* begin PROVIDED DATA *

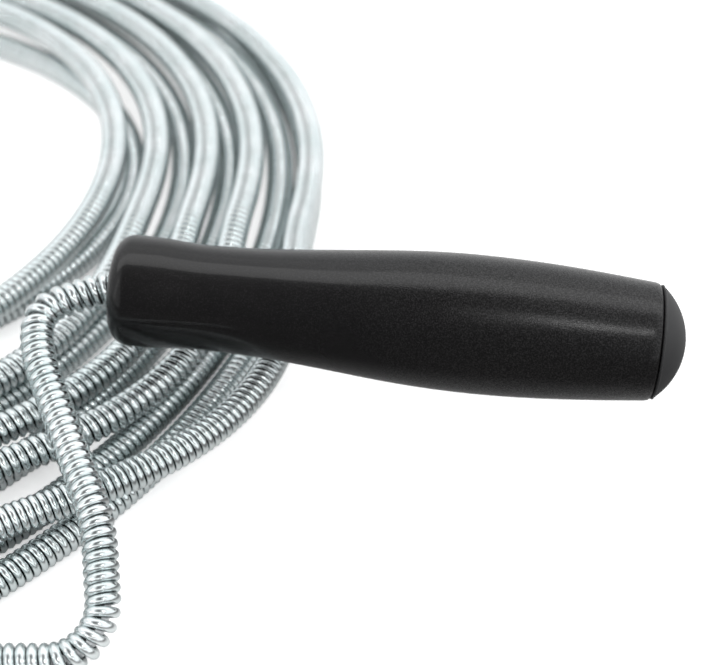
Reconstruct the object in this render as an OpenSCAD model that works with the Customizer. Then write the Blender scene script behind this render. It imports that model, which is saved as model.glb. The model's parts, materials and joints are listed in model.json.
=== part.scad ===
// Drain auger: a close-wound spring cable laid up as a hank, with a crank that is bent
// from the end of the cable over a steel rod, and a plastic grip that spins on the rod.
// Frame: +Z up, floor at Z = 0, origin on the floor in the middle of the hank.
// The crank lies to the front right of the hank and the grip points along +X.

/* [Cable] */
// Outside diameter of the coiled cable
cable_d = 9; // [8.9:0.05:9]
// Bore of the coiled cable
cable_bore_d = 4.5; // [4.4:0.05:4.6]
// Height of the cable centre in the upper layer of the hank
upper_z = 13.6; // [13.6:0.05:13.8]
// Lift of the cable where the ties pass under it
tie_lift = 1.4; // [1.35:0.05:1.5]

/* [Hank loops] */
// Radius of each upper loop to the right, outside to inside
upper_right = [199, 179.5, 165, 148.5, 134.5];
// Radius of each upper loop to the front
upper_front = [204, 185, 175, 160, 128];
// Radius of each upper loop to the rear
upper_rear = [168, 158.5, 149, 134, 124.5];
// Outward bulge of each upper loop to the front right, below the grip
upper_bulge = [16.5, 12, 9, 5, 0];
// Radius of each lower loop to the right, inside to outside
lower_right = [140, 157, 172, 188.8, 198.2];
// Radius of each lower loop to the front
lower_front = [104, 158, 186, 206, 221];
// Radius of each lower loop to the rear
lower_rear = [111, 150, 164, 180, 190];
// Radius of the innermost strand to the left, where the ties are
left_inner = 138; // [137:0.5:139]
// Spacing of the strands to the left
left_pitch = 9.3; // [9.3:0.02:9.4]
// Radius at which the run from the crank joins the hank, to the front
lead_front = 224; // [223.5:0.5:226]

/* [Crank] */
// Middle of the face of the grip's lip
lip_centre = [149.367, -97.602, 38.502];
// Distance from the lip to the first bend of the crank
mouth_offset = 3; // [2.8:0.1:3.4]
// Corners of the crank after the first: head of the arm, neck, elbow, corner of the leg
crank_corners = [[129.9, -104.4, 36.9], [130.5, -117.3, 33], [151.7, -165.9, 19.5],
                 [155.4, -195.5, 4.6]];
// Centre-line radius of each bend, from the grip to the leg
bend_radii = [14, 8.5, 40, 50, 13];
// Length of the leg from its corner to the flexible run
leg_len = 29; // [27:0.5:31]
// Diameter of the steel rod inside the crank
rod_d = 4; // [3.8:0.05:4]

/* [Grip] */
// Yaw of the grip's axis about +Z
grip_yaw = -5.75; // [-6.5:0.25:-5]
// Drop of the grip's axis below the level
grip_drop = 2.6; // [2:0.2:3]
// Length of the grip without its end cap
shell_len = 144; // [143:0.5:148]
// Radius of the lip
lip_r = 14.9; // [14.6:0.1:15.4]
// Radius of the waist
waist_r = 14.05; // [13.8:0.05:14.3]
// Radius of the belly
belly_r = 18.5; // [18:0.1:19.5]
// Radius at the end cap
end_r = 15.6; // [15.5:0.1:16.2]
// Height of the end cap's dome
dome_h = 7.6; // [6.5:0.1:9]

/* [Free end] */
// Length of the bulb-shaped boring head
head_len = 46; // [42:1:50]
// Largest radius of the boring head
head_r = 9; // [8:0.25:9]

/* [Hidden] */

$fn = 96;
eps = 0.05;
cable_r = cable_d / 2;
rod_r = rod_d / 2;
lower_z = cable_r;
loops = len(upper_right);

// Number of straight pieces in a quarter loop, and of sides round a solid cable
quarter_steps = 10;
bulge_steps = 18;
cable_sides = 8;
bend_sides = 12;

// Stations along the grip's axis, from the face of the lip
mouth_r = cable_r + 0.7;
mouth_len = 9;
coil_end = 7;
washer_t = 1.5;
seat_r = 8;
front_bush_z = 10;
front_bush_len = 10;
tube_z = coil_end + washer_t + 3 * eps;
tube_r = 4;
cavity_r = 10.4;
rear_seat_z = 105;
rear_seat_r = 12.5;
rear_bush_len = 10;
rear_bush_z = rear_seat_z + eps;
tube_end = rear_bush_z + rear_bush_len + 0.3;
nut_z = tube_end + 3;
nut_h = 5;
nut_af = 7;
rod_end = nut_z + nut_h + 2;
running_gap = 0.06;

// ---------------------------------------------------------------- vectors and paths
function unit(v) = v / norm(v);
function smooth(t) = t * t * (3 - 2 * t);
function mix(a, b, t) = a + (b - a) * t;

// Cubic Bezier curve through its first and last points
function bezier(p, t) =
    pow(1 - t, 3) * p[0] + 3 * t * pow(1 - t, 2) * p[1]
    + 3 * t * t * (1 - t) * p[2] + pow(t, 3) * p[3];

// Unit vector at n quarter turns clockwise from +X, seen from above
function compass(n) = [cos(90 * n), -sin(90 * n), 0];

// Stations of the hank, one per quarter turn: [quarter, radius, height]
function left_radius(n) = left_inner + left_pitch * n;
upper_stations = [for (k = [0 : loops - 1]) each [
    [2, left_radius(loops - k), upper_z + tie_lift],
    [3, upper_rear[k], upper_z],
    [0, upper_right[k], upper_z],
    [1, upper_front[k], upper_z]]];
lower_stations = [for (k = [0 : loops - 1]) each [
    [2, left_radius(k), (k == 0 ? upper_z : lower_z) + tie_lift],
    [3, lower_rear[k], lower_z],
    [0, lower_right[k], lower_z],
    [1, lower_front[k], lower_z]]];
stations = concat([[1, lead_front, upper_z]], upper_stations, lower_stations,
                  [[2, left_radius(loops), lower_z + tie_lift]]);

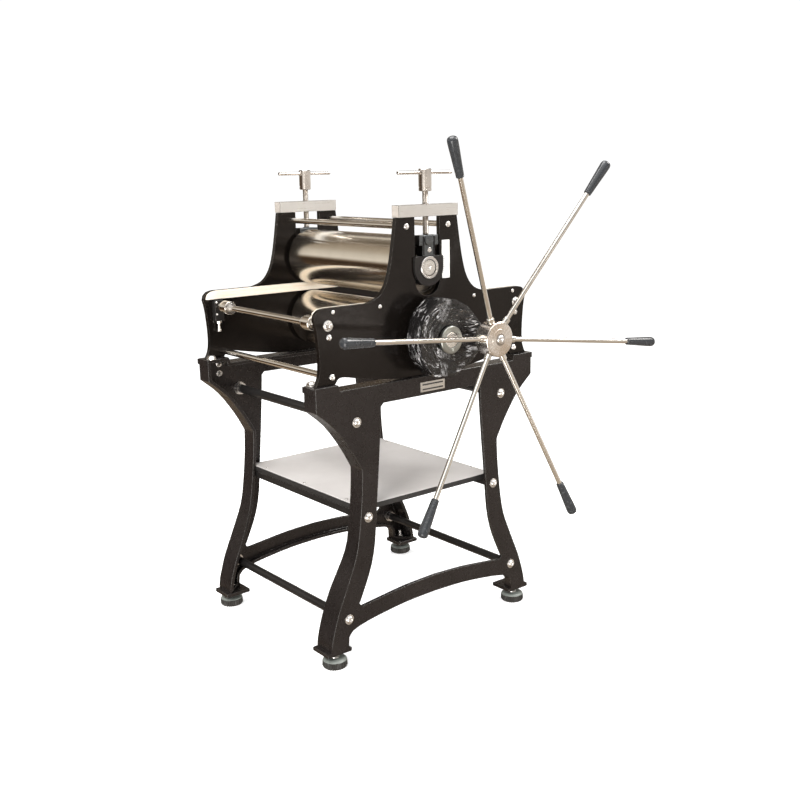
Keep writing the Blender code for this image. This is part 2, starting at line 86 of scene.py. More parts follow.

* end PROVIDED DATA *

> **STATED EXERCISE**: Work out how many lines in the records above contain the word "Blender", and give only that number.

> **FINISHED EXERCISE**: 2